The machine takes your order
You order before you ever meet the cook. Just inside the door stands a shokken (食券) machine, a vending panel with a grid of buttons, each one a dish, each lit only while the kitchen still has it. Press one, feed in coins or tap a Suica, and a slip of paper drops into the steel tray with a rattle. Carry it three steps to the counter, set it down, and the timer starts.
There is rarely an English menu and rarely any need for one. The cheapest button, usually top-left, is kake (かけ), plain soba in hot broth, most often ¥320 to ¥400. Everything above it adds a topping and a hundred yen or so: kitsune (きつね), a sheet of sweet fried tofu; tanuki (たぬき), a scatter of crisp tempura crumbs called tenkasu; tsukimi (月見), a raw egg cracked in whole; a fistful of wakame; or the slab of kakiage (かき揚げ), the vegetable fritter that is the house specialty nearly everywhere, which pushes the bowl to around ¥480. The buttons are the menu, and the prices tell you most of what the words would.
What three minutes buys
The cook lifts a pre-portioned nest of noodles from a tray, drops it into a wire basket in boiling water, and counts to somewhere between forty seconds and a minute — factory soba, already par-cooked, needs no more. Broth goes over from a simmering vat, the topping lands on top, and the bowl slides across before you have finished folding your ticket. You eat standing, quickly, because the man to your left is already tilting his bowl to drink the last of the soup and the gate is two metres away.
The whole thing costs less than a canned coffee from the platform machine and is finished before the train you can hear braking has fully stopped. It is not refined and does not pretend to be — the noodles run softer than any specialist shop would tolerate, the fritter dissolving at its edges into the broth. None of that is the point. The point is warmth, speed, and a few hundred yen carrying you from one part of the day into the next.
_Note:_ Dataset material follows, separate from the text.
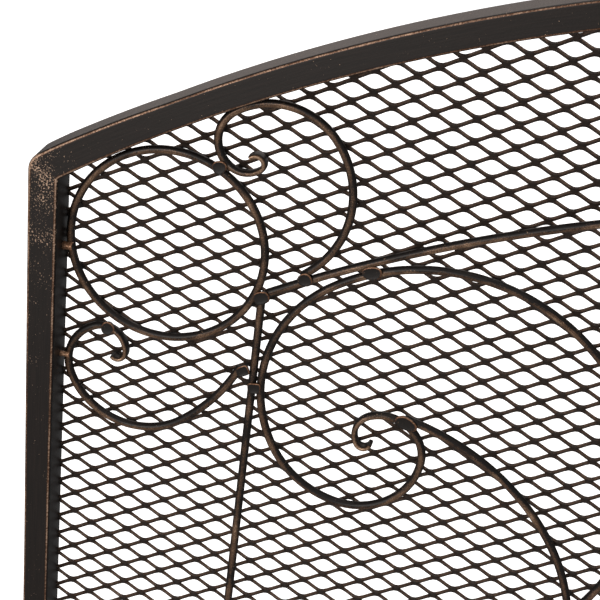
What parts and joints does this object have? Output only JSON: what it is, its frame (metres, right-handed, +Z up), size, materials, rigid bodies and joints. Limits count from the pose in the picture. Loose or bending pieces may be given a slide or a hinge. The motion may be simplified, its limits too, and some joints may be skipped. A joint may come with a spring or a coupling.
{
  "type": "fireplace screen",
  "caption": "Free-standing arched fireplace screen: tube frame, expanded-metal sheet, round-rod scrollwork in front of it, and two bolted feet with rubber pads.",
  "frame": {"origin": "on the floor, under the middle of the screen", "axes": "+X along the screen towards its right end as seen from the front, -Y towards the room (the scrollwork side), +Z up"},
  "size_m": [0.9182, 0.2358, 0.7869],
  "materials": {
    "frame_tube": "dark bronze powder coat, hand-rubbed copper along the edges",
    "expanded_mesh": "dark bronze coat, copper-brown on the lower edges of the strands",
    "scroll_rod": "dark bronze coat rubbed to copper on the crest of the rod",
    "weld_metal": "dark bronze coat with a thin copper rim",
    "foot_bar": "dark bronze powder coat, copper along the edges",
    "fasteners": "blackened steel",
    "rubber": "matte black"
  },
  "bodies": {
    "root": {"left_post": "frame_tube", "right_post": "frame_tube", "arched_rail": "frame_tube", "bottom_rail": "frame_tube", "mesh_panel": "expanded_mesh", "left_ring": "scroll_rod", "right_ring": "scroll_rod", "inner_arch_rod": "scroll_rod", "left_side_rod": "scroll_rod", "right_side_rod": "scroll_rod", "left_upper_scroll": "scroll_rod", "right_upper_scroll": "scroll_rod", "left_lower_scroll": "scroll_rod", "right_lower_scroll": "scroll_rod", "left_big_scroll": "scroll_rod", "right_big_scroll": "scroll_rod", "left_stem": "scroll_rod", "right_stem": "scroll_rod", "left_base_scroll": "scroll_rod", "right_base_scroll": "scroll_rod", "left_heart_scroll": "scroll_rod", "right_heart_scroll": "scroll_rod", "center_rod": "scroll_rod", "weld_pads": "weld_metal", "weld_studs": "weld_metal", "left_foot": "foot_bar", "right_foot": "foot_bar", "post_plugs": "fasteners", "foot_bolts": "fasteners", "foot_washers": "fasteners", "rubber_pads": "rubber"}
  },
  "joints": []
}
立ち食いそばは、急ぐ人の料理というより、急ぐ時間そのものの料理だ。
East broth, west broth
Cross the country and the bowl changes under you. In Tokyo and the east the tsuyu runs dark and salty, built on koikuchi (濃口) dark soy and dried bonito, opaque enough to hide the noodles. Somewhere around Nagoya it lightens; in Osaka and Kyoto the broth turns pale gold, leaning on kombu kelp and usukuchi (薄口) light soy, sweeter and gentler on the tongue. The vocabulary shifts with it. Order tanuki in a Tokyo stand and you get the tempura crumbs, but in Osaka the same words hang on different bowls — kitsune to udon, tanuki to soba, both crowned with fried tofu — so it pays to read the picture on the button, not just the name.
Where to stand
The chains are the easy start. Fujisoba (富士そば), founded in 1966 and scattered thickly across Tokyo, keeps many branches open around the clock — the ones near Shibuya and Shinjuku fill at three in the morning with people stranded between last train and first. Komoro Soba (小諸そば) and Yudetaro (ゆで太郎) run leaner weekday-lunch operations; Yudetaro mills much of its own buckwheat and sells a morning set of soba, rice and egg before nine for a few hundred yen. These sit out on the street as often as inside a station.
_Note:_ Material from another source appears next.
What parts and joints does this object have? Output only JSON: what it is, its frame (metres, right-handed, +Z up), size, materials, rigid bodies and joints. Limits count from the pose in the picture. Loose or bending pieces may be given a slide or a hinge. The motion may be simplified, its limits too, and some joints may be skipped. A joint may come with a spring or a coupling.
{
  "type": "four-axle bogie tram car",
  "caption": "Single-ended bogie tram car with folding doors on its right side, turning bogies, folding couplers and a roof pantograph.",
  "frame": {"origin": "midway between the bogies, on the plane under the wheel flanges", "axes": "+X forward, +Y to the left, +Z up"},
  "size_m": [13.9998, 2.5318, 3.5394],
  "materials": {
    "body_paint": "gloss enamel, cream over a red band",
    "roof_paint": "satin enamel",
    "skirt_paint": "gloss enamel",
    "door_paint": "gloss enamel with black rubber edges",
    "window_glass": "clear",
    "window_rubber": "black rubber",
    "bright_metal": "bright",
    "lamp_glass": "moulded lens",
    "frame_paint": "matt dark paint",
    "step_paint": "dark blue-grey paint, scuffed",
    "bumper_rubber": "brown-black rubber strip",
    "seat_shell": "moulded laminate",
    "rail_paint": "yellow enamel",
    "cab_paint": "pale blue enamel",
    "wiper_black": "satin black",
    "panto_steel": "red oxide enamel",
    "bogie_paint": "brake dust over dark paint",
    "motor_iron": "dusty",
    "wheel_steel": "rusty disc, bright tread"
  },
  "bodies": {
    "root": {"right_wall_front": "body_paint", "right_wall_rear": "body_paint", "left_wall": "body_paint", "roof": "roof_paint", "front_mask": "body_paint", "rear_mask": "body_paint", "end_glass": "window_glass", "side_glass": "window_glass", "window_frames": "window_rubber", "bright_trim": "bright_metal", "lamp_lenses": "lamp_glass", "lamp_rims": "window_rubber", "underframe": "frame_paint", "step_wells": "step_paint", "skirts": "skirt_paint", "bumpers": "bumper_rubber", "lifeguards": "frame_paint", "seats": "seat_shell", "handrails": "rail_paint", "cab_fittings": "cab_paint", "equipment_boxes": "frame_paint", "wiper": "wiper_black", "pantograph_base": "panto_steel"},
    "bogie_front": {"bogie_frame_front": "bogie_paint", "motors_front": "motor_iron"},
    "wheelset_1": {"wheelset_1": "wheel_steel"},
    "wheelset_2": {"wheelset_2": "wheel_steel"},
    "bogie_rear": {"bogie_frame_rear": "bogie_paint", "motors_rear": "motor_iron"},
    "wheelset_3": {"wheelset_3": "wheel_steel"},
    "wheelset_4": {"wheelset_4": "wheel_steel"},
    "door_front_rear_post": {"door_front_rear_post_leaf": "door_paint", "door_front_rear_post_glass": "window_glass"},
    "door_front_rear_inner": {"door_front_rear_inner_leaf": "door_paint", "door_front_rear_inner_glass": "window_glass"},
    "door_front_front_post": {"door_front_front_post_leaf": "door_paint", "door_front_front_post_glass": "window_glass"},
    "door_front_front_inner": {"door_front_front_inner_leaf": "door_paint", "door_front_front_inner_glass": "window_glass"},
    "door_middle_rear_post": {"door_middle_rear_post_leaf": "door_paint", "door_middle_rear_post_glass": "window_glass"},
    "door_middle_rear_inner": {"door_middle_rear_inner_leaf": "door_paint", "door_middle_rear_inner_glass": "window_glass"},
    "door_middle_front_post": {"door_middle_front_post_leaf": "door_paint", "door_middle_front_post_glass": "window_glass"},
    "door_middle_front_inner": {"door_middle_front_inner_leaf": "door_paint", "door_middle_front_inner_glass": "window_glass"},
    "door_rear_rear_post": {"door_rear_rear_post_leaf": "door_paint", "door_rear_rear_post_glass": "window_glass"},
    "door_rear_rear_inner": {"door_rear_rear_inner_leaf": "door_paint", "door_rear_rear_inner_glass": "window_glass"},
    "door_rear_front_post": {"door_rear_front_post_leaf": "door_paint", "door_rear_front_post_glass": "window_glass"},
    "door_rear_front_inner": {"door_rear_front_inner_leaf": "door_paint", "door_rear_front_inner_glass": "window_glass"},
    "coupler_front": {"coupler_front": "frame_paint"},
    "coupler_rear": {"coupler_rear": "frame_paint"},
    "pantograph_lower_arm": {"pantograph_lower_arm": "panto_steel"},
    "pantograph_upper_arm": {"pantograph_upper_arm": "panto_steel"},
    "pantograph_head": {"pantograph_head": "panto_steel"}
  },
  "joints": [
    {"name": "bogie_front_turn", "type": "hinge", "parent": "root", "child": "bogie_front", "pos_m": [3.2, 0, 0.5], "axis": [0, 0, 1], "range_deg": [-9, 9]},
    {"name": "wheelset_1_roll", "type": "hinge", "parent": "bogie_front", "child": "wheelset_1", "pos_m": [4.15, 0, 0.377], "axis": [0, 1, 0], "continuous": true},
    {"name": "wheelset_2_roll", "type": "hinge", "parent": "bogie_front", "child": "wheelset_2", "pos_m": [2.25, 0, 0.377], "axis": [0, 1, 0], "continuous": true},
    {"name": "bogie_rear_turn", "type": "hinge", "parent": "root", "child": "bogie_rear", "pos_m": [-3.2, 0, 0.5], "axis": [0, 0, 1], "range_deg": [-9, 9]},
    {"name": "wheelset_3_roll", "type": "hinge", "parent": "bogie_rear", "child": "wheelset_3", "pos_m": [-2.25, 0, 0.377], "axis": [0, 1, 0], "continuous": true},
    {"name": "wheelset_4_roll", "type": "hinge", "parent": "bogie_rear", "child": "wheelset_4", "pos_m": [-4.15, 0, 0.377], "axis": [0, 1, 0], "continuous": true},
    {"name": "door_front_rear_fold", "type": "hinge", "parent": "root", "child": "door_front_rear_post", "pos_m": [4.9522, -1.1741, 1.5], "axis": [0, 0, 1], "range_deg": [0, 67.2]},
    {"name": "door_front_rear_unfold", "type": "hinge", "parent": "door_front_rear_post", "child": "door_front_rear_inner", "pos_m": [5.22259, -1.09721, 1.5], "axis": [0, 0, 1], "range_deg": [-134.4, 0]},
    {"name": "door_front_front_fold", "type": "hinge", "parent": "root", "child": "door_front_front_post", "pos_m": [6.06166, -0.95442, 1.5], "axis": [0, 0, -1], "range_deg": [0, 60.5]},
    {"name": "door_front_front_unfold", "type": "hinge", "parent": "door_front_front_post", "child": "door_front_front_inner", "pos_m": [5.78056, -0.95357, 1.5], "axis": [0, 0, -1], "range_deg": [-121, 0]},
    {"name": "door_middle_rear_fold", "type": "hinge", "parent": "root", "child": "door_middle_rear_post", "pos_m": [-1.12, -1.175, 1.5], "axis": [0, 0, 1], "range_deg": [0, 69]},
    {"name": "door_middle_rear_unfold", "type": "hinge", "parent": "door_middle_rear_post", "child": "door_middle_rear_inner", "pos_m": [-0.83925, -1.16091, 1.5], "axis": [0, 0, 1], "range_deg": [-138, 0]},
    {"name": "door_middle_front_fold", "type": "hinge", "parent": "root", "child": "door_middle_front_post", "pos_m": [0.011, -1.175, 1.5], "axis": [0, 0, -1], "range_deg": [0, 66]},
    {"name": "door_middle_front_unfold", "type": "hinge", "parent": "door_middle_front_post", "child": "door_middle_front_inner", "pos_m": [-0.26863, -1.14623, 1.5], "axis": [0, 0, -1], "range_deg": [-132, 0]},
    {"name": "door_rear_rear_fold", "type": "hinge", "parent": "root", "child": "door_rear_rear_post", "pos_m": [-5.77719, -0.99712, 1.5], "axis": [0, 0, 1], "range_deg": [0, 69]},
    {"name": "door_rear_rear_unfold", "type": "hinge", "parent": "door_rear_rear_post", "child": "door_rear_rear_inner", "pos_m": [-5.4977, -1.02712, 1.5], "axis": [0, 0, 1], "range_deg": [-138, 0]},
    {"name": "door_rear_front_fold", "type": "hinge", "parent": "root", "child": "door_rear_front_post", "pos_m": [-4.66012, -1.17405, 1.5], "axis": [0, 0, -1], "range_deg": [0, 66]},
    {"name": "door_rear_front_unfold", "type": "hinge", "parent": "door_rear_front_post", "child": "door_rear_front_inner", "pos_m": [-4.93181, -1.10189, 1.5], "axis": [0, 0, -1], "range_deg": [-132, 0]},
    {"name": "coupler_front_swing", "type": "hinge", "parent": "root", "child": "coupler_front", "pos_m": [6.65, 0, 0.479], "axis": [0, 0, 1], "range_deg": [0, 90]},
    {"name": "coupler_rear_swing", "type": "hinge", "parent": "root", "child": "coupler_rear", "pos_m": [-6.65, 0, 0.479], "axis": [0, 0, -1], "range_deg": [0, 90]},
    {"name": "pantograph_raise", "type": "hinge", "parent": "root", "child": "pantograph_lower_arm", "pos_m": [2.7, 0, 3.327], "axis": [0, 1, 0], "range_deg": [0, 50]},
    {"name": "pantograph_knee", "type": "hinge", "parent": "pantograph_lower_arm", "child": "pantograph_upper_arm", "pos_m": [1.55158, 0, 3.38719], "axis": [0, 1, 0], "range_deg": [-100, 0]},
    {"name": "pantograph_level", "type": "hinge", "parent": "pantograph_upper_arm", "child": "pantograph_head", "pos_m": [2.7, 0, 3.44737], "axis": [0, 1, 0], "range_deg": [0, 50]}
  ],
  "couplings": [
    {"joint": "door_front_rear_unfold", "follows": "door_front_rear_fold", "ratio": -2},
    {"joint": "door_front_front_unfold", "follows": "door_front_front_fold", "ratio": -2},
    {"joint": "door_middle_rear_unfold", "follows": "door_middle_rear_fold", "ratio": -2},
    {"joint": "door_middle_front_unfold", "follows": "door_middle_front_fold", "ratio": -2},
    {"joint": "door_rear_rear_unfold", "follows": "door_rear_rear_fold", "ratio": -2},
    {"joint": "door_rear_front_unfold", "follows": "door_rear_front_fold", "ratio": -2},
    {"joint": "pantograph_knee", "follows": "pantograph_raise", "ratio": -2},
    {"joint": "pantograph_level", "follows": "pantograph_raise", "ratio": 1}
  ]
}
The older platform stands are the ones worth crossing a concourse for. Inside the gates at Shinbashi and Yūrakuchō in central Tokyo, on the Tōkaidō-line platforms, at Odawara where the Odakyū-run Hakone Soba (箱根そば) has fed hikers heading for the mountains for decades, and at the long counter in Kanazawa where the broth turns visibly paler than Tokyo's. Many open by six for the first commuters and shutter once the last trains thin out near midnight.
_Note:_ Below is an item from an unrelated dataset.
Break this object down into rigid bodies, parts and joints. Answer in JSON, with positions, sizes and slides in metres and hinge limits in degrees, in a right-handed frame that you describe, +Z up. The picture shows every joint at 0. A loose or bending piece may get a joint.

Getting there, and getting it right
Getting to one takes no planning: any large JR or private-line station in Tokyo has a stand within its gates, and the chains cluster around every busy interchange. The machine takes ¥100 and ¥500 coins and ¥1,000 notes, and most now read Suica, Pasmo and ICOCA — but keep a couple of coins in your pocket in case the one in front of you does not. If the buttons blur into unreadable kanji, press the top-left one; it is almost always kake, and almost always the cheapest thing you can order.
Go at 11:30 or after 13:30 if you want room to actually turn around; the noon half-hour packs the counter shoulder to shoulder. One mistake to avoid: do not stand deciding in front of the machine with a queue building behind you — read the buttons first, coins ready, then commit, since a darkened button means that dish has sold out for the shift. Slurping is expected, and it cools the noodles as you go. There is no tipping and no table service; when you are done, slide your bowl onto the return shelf, pick your bag up off the floor, and go catch the train you came in hearing.